Vince Cable was bang on with his phrase "giving the kiss of life to a corpse". The real problem is not that the banks refuse to lend, it is that they have lost the ability to do so. They have been consolidated to the point of uselessness to the local economy.
They also have no local infrastructure, and what structure they do have points towards the discredited speculative economy, not the real one. It is time to break them up, de-merge them and rebuild a local and regional lending infrastructure like they have in Europe and North America.
But just for a moment, take a quick trip back with me to March 1933, and Roosevelt's inauguration. About 5,000 banks had closed their doors a few days before. The second greatest economist of the age (Irving Fisher) had just published a book called Stamp Scrip, which urged a new kind of local money which lost value week by week, to encourage spending rather than hoarding.
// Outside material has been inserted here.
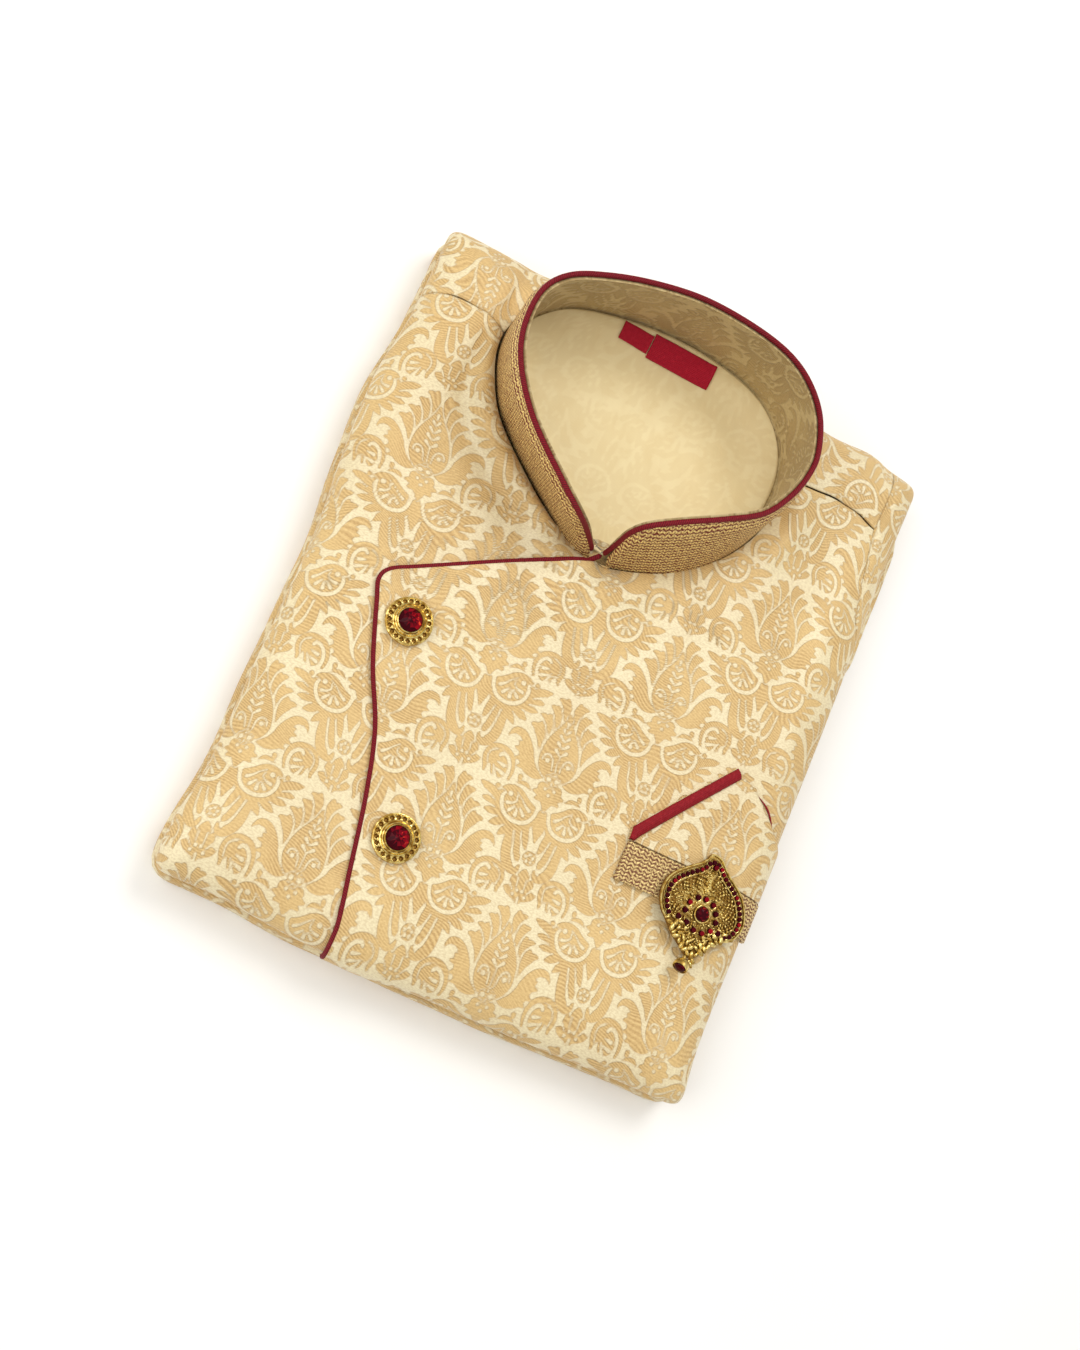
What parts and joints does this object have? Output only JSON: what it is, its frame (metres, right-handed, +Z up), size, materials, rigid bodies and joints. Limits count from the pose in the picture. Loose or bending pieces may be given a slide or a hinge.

Within a few months, there were 4,000 or so of these local currency systems across the northern states of the USA, following on from the highly successful models in Austria and Switzerland, and all based on the ideas of an Argentine trader called Silvio Gesell. Money that rusts. In Worgl in Austria, the very first, people had paid their local taxes months in advance and the council was able to invest in a range of new infrastructure: the originator there rejoiced in the name of Mayor Unterguggenberger, but that's beside the point.
There we are, some alternative economic archaeology. What's interesting about it is that Roosevelt was persuaded by the bankers to make stamp scrip illegal, in case it undermined confidence in banks. It was almost his first executive decision.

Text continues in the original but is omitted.